Please take the entries below from the first line through the line containing "# The origin" and repeat them exactly, leaving out everything after.

[START OF SUPPLIED RECORDS]

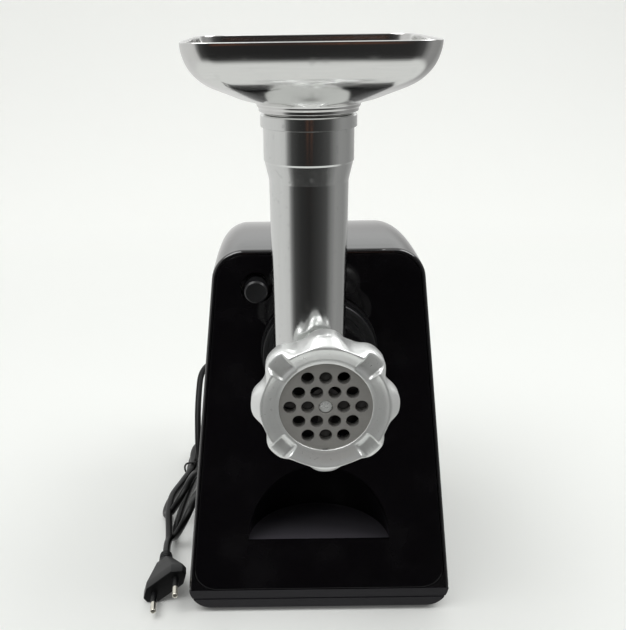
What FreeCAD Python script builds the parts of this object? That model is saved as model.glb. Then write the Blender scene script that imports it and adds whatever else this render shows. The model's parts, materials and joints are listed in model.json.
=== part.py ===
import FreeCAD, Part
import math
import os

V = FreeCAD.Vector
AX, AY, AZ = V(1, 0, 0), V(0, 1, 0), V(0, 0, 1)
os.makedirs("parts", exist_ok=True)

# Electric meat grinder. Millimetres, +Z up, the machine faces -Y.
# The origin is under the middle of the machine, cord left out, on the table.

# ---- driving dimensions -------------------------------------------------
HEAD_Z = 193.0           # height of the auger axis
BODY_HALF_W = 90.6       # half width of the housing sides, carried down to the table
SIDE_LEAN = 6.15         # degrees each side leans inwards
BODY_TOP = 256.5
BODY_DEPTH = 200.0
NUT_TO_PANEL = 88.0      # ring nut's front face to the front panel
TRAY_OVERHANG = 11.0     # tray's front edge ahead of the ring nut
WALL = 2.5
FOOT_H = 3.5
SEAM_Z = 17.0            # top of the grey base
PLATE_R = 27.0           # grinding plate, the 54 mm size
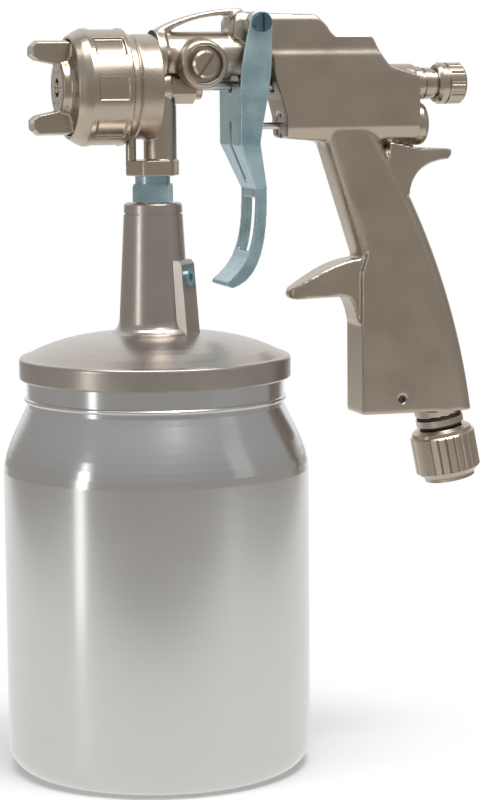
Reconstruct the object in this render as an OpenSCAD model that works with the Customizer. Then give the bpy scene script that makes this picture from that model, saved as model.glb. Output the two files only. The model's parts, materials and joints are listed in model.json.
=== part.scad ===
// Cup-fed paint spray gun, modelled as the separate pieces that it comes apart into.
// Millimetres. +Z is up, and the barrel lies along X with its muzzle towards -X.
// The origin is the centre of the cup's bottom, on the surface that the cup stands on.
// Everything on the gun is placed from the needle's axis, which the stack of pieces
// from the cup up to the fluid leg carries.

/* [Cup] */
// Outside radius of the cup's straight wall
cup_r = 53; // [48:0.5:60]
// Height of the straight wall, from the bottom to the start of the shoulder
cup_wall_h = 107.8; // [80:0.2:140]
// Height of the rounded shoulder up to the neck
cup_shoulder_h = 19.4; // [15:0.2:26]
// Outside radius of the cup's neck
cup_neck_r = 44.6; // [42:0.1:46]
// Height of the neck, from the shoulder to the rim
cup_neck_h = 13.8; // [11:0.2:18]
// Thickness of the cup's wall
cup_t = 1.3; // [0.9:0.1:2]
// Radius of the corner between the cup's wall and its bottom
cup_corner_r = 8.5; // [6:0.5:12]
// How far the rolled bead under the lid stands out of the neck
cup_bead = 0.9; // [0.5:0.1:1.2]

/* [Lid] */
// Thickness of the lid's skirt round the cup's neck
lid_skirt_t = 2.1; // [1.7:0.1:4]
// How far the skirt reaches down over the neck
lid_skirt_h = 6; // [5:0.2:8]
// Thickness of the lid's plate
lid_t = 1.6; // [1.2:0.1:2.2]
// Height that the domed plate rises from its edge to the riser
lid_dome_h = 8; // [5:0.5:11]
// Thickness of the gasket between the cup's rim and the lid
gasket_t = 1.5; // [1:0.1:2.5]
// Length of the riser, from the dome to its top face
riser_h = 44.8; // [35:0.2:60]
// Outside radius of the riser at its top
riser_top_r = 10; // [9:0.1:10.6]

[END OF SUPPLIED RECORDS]

- ANSWER TO THE PROBLEM
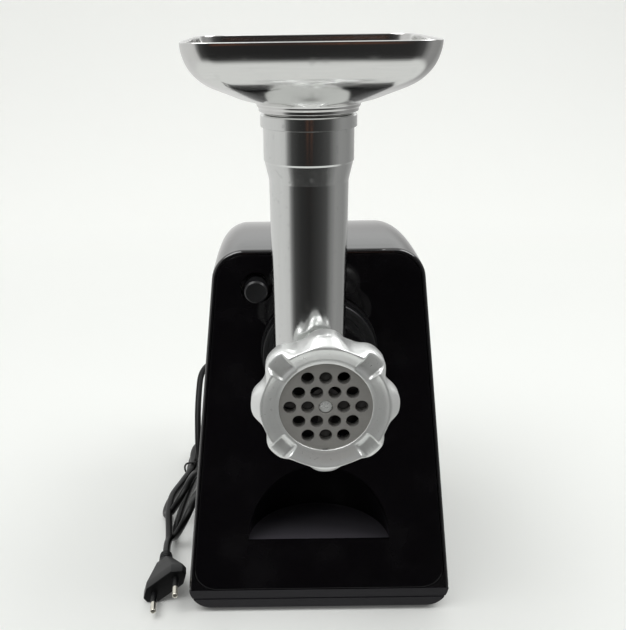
What FreeCAD Python script builds the parts of this object? That model is saved as model.glb. Then write the Blender scene script that imports it and adds whatever else this render shows. The model's parts, materials and joints are listed in model.json.
=== part.py ===
import FreeCAD, Part
import math
import os

V = FreeCAD.Vector
AX, AY, AZ = V(1, 0, 0), V(0, 1, 0), V(0, 0, 1)
os.makedirs("parts", exist_ok=True)

# Electric meat grinder. Millimetres, +Z up, the machine faces -Y.
# The origin is under the middle of the machine, cord left out, on the table.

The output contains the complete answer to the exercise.